> _What is expected_:
Quote verbatim every line from the line containing "lapels(silk, gold)" to the line containing "from mathutils import Matrix, Vector", inclusive of both, and no other line.

> _Data listing_:
--- --- ---
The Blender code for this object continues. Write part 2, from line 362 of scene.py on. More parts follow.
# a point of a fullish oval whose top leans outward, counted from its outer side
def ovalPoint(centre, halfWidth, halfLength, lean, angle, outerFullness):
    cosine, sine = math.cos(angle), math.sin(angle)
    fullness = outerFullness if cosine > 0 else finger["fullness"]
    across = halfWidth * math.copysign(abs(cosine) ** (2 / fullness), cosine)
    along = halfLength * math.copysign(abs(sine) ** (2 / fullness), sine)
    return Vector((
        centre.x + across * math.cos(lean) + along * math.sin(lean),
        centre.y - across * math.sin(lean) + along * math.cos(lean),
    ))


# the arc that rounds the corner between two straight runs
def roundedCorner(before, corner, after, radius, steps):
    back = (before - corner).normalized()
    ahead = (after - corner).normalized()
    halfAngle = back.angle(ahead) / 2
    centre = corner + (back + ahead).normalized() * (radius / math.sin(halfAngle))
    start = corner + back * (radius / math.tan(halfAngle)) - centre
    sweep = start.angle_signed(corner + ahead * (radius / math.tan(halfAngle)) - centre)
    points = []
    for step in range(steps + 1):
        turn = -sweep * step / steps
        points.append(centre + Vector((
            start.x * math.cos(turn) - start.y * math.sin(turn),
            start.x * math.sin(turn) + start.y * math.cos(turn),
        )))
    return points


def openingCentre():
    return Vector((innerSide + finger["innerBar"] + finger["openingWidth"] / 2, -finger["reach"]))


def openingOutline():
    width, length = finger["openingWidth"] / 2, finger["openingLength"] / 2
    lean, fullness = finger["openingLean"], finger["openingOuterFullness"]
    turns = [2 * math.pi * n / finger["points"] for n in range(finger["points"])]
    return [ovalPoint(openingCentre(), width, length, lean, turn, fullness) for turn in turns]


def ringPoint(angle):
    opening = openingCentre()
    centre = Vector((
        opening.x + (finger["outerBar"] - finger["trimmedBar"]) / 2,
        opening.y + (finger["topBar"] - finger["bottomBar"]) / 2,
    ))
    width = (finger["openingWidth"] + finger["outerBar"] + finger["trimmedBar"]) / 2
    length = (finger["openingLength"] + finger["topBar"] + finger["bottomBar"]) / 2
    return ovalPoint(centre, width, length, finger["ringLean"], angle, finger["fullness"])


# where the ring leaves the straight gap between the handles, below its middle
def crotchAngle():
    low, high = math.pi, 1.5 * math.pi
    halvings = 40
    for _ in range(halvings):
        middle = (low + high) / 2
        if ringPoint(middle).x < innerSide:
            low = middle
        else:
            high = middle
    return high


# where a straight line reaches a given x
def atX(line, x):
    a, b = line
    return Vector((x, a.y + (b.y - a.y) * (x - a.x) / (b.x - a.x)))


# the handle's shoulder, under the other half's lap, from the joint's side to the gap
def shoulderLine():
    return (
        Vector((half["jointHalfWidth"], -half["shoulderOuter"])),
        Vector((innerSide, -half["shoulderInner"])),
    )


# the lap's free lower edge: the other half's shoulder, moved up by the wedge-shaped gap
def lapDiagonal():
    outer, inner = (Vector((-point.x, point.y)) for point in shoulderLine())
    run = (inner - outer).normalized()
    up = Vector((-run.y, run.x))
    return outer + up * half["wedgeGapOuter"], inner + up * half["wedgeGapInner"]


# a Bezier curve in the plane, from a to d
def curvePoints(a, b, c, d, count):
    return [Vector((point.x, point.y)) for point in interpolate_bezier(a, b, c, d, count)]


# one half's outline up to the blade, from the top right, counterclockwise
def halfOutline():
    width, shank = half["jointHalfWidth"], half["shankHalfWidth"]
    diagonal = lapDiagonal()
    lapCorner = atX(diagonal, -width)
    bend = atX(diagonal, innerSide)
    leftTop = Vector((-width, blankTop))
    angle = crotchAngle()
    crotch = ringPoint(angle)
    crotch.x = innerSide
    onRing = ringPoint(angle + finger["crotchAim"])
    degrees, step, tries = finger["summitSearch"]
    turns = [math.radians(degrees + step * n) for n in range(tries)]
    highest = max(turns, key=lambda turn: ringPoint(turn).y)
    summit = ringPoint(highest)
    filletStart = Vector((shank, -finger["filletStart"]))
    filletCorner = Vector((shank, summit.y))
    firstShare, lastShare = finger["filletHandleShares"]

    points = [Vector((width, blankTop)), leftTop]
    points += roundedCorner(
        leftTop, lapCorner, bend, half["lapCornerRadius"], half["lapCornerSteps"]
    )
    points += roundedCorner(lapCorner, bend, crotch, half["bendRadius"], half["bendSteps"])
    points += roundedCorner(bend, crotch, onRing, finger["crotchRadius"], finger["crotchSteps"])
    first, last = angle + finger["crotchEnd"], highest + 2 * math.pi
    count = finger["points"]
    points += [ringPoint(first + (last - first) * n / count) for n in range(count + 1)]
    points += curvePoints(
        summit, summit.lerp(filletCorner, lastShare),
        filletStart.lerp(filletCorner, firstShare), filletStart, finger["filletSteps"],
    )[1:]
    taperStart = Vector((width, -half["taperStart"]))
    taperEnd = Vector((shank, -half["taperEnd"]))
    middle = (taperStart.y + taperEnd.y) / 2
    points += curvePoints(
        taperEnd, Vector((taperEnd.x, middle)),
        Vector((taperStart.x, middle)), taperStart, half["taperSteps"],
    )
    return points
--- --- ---
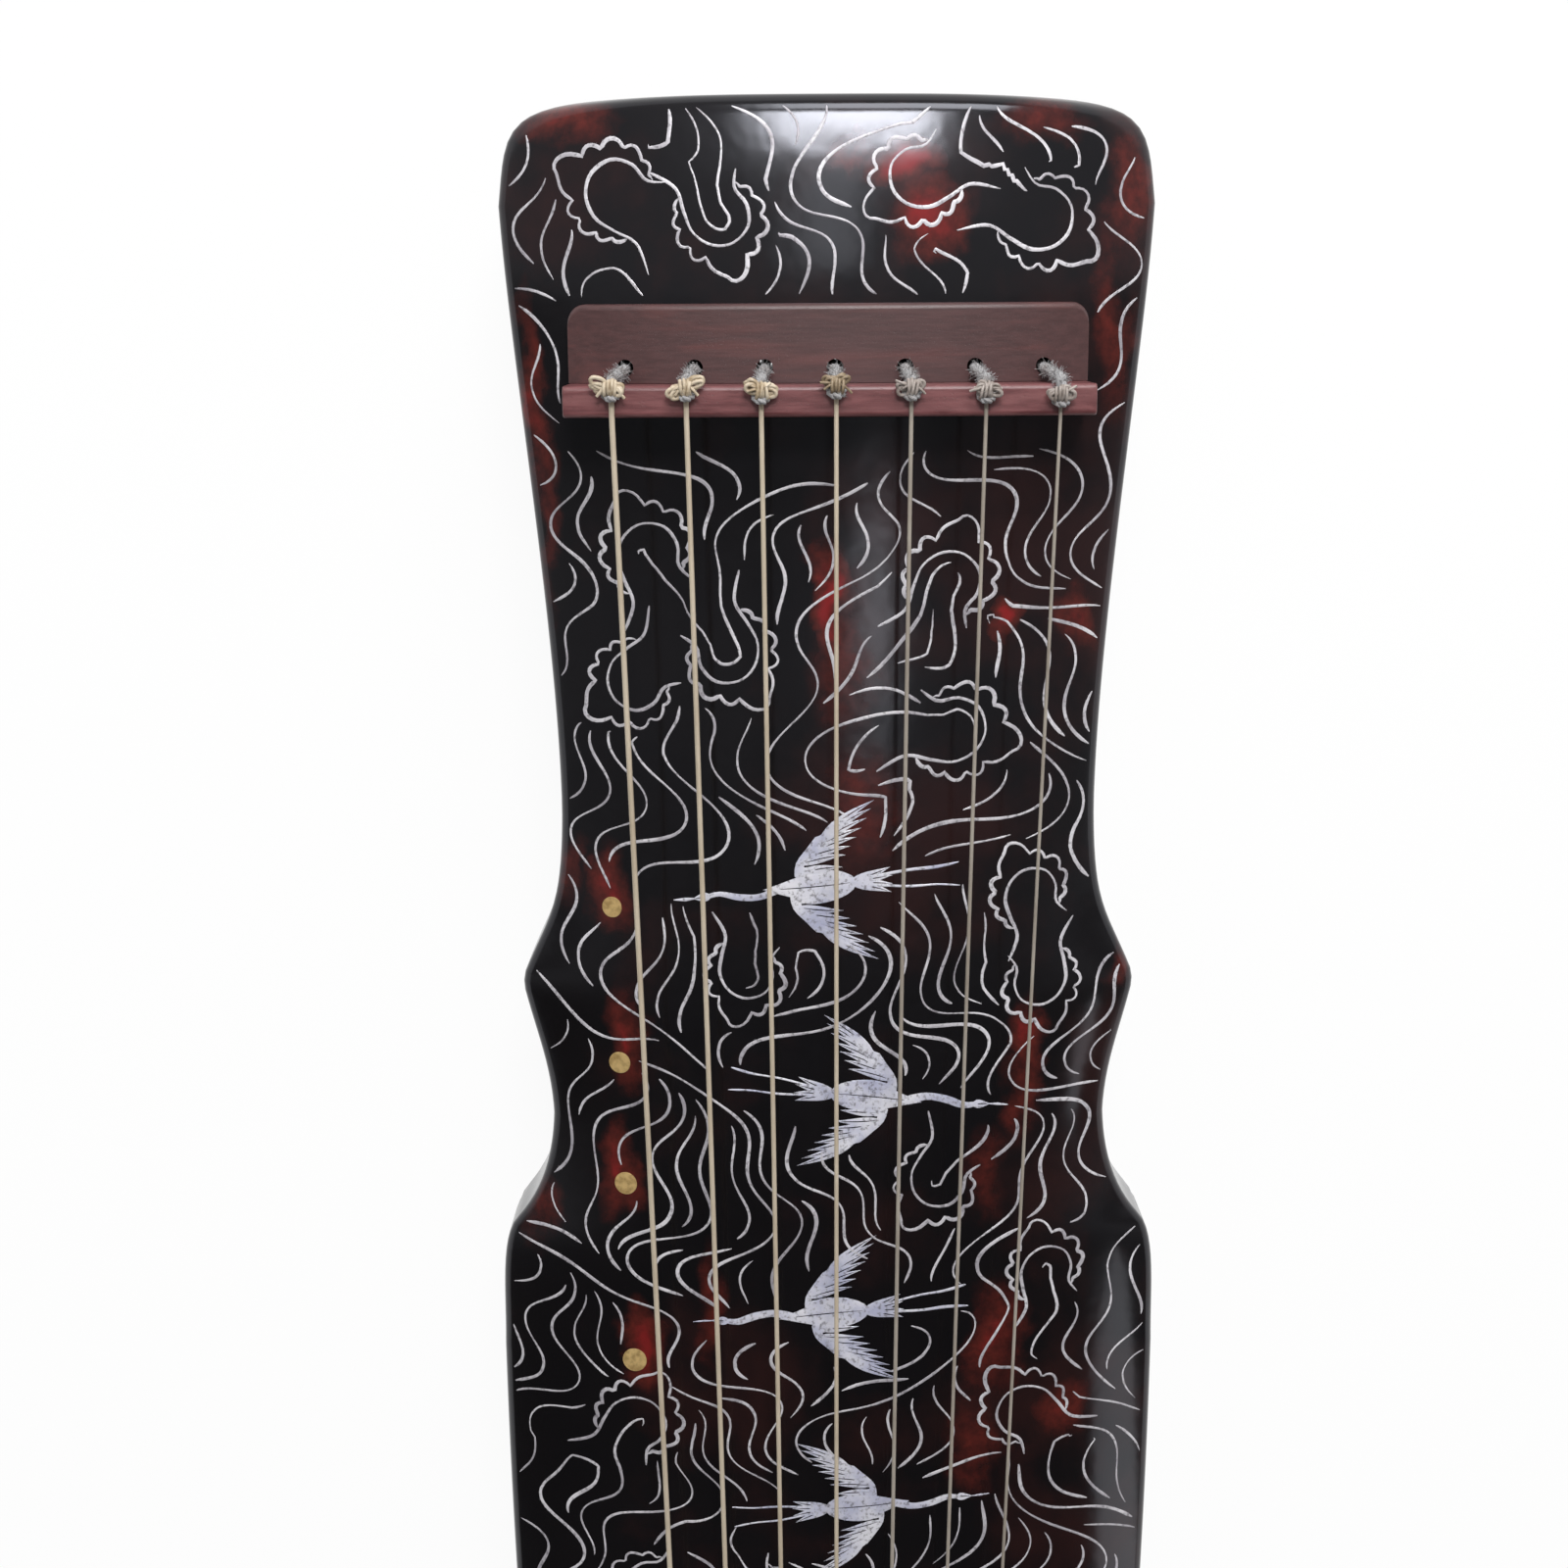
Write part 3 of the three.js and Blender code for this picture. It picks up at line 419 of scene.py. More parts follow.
--- --- ---
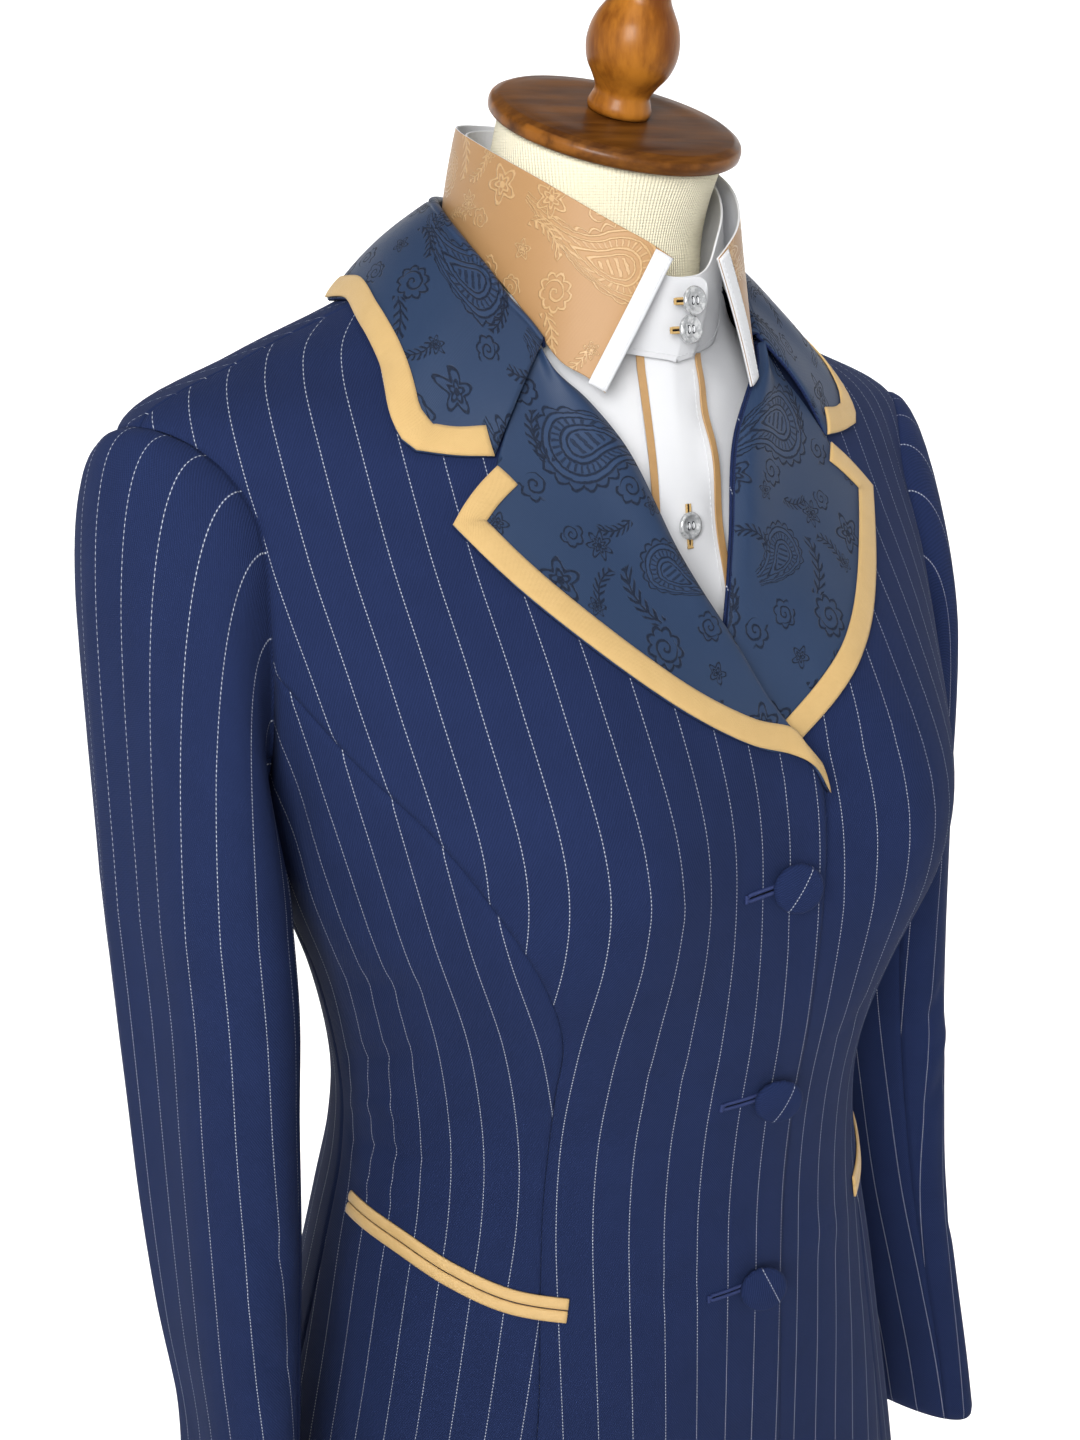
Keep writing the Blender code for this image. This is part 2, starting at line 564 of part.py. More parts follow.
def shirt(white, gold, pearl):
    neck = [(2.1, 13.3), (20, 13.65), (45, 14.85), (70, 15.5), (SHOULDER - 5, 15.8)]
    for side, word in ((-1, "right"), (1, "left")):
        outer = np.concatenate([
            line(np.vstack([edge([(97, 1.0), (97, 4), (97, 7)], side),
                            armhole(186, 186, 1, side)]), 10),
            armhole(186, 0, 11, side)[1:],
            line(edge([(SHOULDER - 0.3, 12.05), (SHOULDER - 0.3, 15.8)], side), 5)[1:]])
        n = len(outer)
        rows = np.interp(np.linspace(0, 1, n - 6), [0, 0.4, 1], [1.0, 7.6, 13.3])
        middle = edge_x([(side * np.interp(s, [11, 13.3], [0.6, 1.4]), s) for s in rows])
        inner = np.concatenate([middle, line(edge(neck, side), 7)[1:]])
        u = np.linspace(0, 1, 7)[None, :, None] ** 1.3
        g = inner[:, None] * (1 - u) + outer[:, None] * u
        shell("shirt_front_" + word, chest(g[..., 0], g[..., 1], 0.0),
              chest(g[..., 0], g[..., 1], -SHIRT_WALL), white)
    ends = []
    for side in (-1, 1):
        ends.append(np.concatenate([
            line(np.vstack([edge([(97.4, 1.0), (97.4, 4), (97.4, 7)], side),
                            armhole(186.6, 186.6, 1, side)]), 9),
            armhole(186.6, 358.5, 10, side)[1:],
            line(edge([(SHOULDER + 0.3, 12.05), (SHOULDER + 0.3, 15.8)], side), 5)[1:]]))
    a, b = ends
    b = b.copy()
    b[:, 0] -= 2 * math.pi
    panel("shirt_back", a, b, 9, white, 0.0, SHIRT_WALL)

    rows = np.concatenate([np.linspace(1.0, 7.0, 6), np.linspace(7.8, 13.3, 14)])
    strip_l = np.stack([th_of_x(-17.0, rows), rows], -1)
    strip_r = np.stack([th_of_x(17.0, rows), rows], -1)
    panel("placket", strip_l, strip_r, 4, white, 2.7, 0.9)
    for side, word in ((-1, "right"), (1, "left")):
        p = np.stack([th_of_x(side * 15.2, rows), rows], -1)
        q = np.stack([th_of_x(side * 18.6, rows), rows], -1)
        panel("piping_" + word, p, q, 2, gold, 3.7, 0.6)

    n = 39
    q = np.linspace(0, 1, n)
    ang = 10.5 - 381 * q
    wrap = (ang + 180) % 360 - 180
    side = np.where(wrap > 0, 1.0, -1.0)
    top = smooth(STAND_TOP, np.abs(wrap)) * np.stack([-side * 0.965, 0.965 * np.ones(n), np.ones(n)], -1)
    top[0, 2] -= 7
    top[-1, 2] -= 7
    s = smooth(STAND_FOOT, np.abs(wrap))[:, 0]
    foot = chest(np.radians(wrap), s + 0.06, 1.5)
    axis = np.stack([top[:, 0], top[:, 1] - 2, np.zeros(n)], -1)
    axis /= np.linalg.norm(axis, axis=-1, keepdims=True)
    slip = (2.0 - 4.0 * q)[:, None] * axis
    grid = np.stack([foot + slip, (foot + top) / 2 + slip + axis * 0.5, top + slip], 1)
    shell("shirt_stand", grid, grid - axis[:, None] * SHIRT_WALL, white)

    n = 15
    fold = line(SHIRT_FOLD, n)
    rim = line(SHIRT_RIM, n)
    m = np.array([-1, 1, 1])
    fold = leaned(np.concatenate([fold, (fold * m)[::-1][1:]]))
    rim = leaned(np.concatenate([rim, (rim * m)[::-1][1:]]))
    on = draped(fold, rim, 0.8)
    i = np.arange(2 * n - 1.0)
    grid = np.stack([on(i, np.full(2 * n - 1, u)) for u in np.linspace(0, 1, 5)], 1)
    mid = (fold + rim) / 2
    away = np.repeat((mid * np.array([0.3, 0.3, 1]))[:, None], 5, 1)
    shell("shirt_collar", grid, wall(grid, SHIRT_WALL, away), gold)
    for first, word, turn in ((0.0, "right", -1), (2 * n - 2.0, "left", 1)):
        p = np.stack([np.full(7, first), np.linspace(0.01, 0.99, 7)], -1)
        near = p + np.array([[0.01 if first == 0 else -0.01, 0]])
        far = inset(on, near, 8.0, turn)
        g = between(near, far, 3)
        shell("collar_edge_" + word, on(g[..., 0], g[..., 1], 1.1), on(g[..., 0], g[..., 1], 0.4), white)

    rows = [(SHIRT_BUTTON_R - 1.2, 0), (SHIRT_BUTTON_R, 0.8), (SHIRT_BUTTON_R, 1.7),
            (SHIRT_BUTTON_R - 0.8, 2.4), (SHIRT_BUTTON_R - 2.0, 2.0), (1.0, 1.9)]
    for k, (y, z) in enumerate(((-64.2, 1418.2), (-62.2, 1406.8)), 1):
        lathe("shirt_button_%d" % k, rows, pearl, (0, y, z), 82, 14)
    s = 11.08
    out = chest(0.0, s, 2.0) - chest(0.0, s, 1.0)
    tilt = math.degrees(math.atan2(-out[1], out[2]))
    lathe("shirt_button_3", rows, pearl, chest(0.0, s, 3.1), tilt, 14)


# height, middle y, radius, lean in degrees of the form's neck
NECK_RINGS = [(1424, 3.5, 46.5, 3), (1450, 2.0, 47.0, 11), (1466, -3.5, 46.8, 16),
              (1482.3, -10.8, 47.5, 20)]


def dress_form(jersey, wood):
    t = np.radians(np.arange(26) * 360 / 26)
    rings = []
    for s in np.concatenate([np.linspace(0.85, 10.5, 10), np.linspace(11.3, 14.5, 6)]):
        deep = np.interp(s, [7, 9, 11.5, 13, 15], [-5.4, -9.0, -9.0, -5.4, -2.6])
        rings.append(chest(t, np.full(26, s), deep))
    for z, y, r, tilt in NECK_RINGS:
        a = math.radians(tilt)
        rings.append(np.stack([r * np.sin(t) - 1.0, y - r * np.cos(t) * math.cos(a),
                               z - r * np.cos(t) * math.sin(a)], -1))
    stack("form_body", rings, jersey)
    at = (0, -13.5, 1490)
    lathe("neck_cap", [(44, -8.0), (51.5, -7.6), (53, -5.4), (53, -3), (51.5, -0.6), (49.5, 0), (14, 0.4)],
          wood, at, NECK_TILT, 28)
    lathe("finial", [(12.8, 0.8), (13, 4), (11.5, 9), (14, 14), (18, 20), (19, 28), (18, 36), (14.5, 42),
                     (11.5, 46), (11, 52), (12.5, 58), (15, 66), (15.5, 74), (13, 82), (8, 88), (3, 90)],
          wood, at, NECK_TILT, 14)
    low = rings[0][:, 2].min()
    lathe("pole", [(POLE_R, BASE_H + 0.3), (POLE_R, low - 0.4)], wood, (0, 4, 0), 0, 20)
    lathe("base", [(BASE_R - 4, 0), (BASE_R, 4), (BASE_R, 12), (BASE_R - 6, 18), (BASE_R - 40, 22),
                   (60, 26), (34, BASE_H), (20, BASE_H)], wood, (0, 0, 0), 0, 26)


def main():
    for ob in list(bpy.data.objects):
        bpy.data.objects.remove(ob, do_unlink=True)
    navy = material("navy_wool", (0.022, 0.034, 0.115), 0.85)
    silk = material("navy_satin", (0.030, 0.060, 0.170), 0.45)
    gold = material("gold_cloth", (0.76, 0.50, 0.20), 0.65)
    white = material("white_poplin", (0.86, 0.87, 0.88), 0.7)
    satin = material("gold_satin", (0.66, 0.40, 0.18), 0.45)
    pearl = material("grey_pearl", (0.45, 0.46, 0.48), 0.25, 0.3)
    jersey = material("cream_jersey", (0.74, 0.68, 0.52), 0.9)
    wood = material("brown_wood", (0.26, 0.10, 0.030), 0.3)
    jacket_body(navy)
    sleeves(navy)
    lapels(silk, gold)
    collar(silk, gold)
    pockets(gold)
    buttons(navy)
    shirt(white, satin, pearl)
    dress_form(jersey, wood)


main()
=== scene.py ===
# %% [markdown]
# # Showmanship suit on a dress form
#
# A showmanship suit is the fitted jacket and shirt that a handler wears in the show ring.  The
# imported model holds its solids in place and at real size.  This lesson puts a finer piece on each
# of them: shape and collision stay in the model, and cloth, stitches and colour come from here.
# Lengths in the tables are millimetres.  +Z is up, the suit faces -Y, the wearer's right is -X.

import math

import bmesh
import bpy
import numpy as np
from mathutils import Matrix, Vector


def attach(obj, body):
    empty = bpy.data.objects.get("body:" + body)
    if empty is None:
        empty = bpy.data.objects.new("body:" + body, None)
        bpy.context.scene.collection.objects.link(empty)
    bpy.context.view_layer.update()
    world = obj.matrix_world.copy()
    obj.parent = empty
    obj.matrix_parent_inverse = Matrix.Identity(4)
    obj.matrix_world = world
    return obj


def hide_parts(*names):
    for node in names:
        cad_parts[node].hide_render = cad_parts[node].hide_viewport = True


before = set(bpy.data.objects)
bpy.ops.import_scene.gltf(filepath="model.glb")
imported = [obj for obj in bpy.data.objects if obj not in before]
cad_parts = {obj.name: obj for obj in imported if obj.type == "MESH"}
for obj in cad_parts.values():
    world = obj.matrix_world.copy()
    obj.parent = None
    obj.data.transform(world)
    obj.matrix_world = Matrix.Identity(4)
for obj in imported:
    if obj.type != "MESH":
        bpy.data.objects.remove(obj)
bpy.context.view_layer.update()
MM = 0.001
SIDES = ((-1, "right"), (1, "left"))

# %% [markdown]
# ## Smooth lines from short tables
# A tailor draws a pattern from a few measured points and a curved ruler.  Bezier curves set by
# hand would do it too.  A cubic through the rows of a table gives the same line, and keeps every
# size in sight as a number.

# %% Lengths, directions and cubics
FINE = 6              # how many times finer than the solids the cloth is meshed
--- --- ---
> _Answer to this task_:
    lapels(silk, gold)
    collar(silk, gold)
    pockets(gold)
    buttons(navy)
    shirt(white, satin, pearl)
    dress_form(jersey, wood)


main()
=== scene.py ===
# %% [markdown]
# # Showmanship suit on a dress form
#
# A showmanship suit is the fitted jacket and shirt that a handler wears in the show ring.  The
# imported model holds its solids in place and at real size.  This lesson puts a finer piece on each
# of them: shape and collision stay in the model, and cloth, stitches and colour come from here.
# Lengths in the tables are millimetres.  +Z is up, the suit faces -Y, the wearer's right is -X.

import math

import bmesh
import bpy
import numpy as np
from mathutils import Matrix, Vector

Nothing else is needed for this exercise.